▶ **Task prompt**:
Repeat the material exactly as it appears.

▶ **Supplied entries**:
====

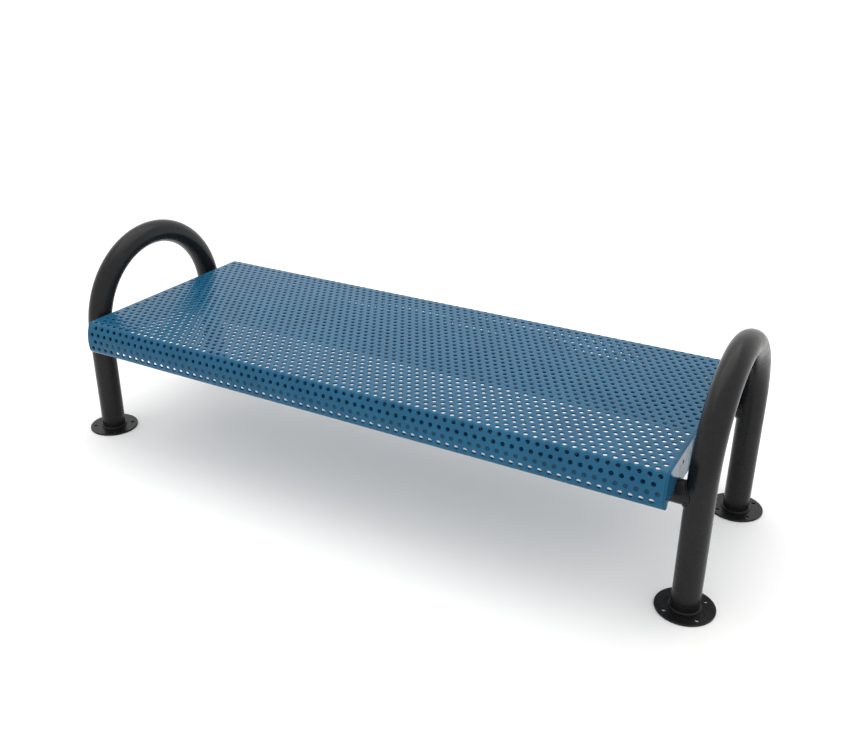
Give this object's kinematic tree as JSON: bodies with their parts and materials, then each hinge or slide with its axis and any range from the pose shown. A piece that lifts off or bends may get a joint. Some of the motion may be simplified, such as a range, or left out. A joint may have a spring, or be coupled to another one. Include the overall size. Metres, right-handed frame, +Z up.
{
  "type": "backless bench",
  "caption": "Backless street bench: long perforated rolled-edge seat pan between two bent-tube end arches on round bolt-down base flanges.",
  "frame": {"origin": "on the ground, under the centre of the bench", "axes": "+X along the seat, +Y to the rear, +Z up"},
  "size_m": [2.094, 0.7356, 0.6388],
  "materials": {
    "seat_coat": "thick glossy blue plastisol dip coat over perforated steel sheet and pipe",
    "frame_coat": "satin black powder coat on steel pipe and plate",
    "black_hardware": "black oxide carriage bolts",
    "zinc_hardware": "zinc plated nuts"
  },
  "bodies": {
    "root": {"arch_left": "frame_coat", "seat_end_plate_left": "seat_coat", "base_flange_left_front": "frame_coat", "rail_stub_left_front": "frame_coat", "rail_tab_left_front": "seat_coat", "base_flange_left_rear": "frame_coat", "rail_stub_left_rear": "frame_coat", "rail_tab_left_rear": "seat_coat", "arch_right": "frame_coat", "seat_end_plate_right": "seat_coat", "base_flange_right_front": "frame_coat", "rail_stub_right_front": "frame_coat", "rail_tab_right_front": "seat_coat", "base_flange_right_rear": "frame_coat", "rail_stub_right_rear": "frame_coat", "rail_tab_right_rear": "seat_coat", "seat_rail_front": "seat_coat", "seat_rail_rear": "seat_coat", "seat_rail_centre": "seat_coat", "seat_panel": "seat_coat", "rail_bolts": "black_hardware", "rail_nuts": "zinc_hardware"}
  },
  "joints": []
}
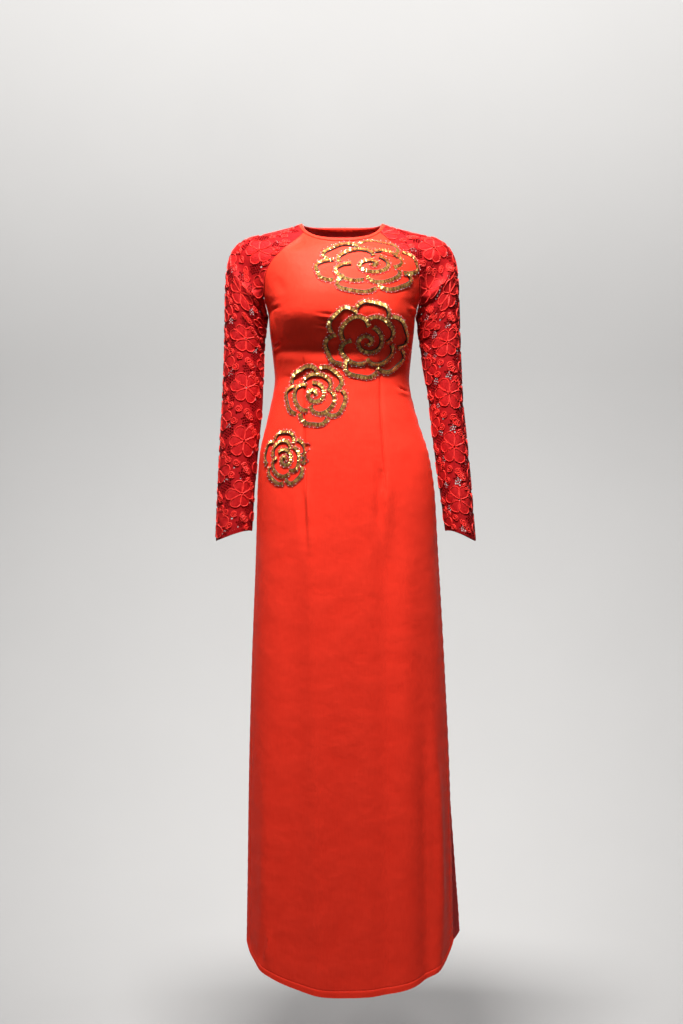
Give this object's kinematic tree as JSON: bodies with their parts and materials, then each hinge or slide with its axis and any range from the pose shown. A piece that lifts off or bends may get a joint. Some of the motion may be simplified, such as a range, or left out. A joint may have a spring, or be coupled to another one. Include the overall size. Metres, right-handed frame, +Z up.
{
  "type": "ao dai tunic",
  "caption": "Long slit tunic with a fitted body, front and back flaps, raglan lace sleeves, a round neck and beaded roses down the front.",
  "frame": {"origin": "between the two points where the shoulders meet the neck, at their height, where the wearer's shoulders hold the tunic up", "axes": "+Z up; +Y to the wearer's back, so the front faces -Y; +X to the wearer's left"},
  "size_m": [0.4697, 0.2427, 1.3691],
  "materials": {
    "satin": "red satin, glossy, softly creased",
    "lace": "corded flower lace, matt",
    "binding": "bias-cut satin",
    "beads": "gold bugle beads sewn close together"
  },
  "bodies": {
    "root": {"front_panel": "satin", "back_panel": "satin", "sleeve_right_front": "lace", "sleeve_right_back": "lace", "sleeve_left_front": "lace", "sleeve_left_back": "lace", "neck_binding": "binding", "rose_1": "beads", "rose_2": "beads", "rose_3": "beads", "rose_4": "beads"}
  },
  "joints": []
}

====

▶ **Output of the task**:
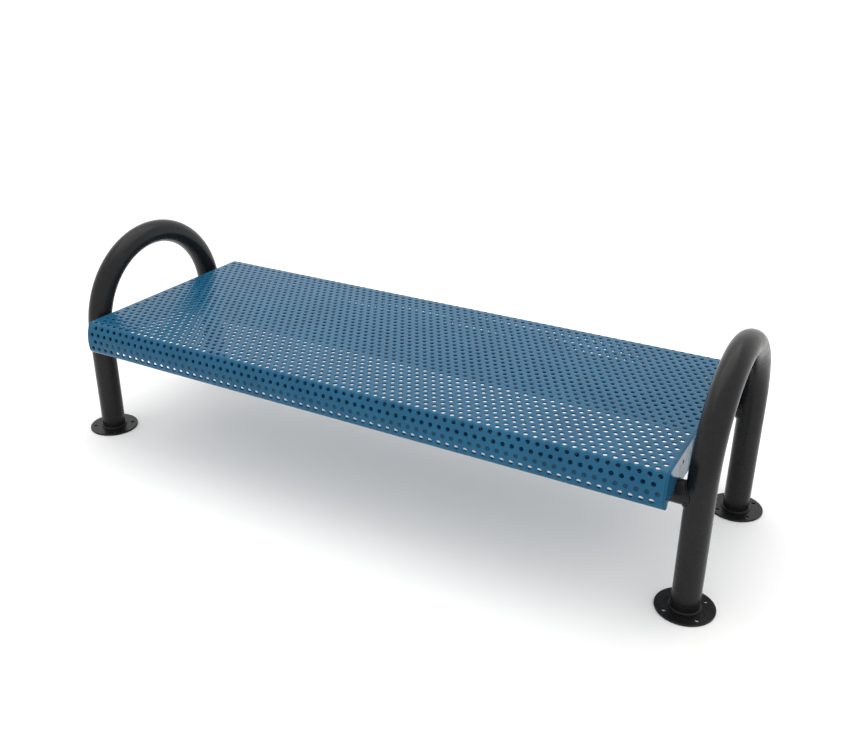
Give this object's kinematic tree as JSON: bodies with their parts and materials, then each hinge or slide with its axis and any range from the pose shown. A piece that lifts off or bends may get a joint. Some of the motion may be simplified, such as a range, or left out. A joint may have a spring, or be coupled to another one. Include the overall size. Metres, right-handed frame, +Z up.
{
  "type": "backless bench",
  "caption": "Backless street bench: long perforated rolled-edge seat pan between two bent-tube end arches on round bolt-down base flanges.",
  "frame": {"origin": "on the ground, under the centre of the bench", "axes": "+X along the seat, +Y to the rear, +Z up"},
  "size_m": [2.094, 0.7356, 0.6388],
  "materials": {
    "seat_coat": "thick glossy blue plastisol dip coat over perforated steel sheet and pipe",
    "frame_coat": "satin black powder coat on steel pipe and plate",
    "black_hardware": "black oxide carriage bolts",
    "zinc_hardware": "zinc plated nuts"
  },
  "bodies": {
    "root": {"arch_left": "frame_coat", "seat_end_plate_left": "seat_coat", "base_flange_left_front": "frame_coat", "rail_stub_left_front": "frame_coat", "rail_tab_left_front": "seat_coat", "base_flange_left_rear": "frame_coat", "rail_stub_left_rear": "frame_coat", "rail_tab_left_rear": "seat_coat", "arch_right": "frame_coat", "seat_end_plate_right": "seat_coat", "base_flange_right_front": "frame_coat", "rail_stub_right_front": "frame_coat", "rail_tab_right_front": "seat_coat", "base_flange_right_rear": "frame_coat", "rail_stub_right_rear": "frame_coat", "rail_tab_right_rear": "seat_coat", "seat_rail_front": "seat_coat", "seat_rail_rear": "seat_coat", "seat_rail_centre": "seat_coat", "seat_panel": "seat_coat", "rail_bolts": "black_hardware", "rail_nuts": "zinc_hardware"}
  },
  "joints": []
}
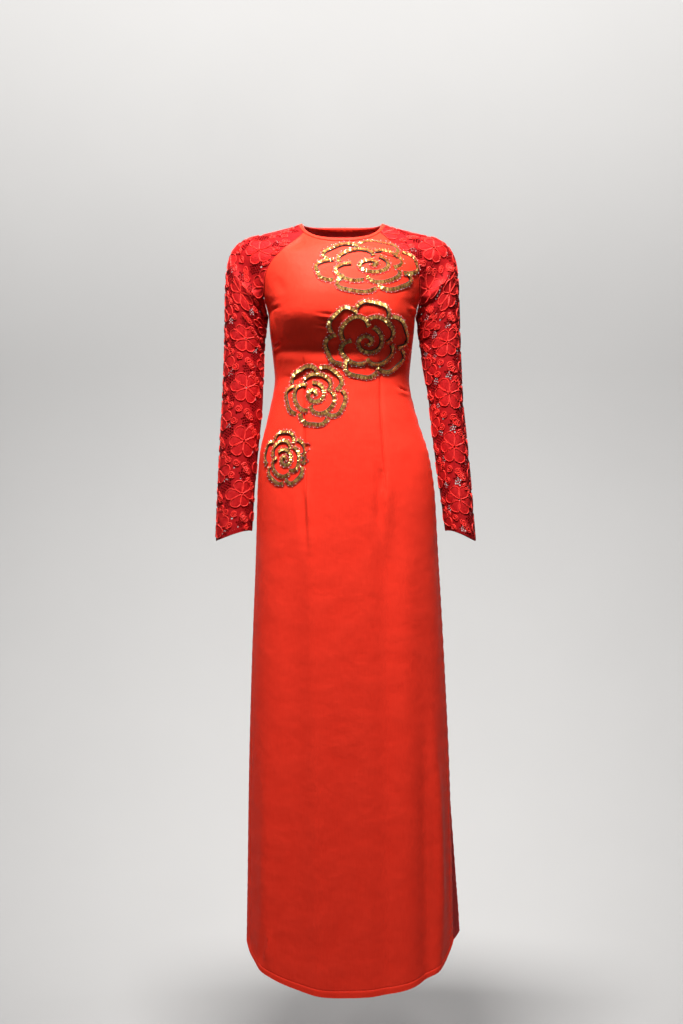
Give this object's kinematic tree as JSON: bodies with their parts and materials, then each hinge or slide with its axis and any range from the pose shown. A piece that lifts off or bends may get a joint. Some of the motion may be simplified, such as a range, or left out. A joint may have a spring, or be coupled to another one. Include the overall size. Metres, right-handed frame, +Z up.
{
  "type": "ao dai tunic",
  "caption": "Long slit tunic with a fitted body, front and back flaps, raglan lace sleeves, a round neck and beaded roses down the front.",
  "frame": {"origin": "between the two points where the shoulders meet the neck, at their height, where the wearer's shoulders hold the tunic up", "axes": "+Z up; +Y to the wearer's back, so the front faces -Y; +X to the wearer's left"},
  "size_m": [0.4697, 0.2427, 1.3691],
  "materials": {
    "satin": "red satin, glossy, softly creased",
    "lace": "corded flower lace, matt",
    "binding": "bias-cut satin",
    "beads": "gold bugle beads sewn close together"
  },
  "bodies": {
    "root": {"front_panel": "satin", "back_panel": "satin", "sleeve_right_front": "lace", "sleeve_right_back": "lace", "sleeve_left_front": "lace", "sleeve_left_back": "lace", "neck_binding": "binding", "rose_1": "beads", "rose_2": "beads", "rose_3": "beads", "rose_4": "beads"}
  },
  "joints": []
}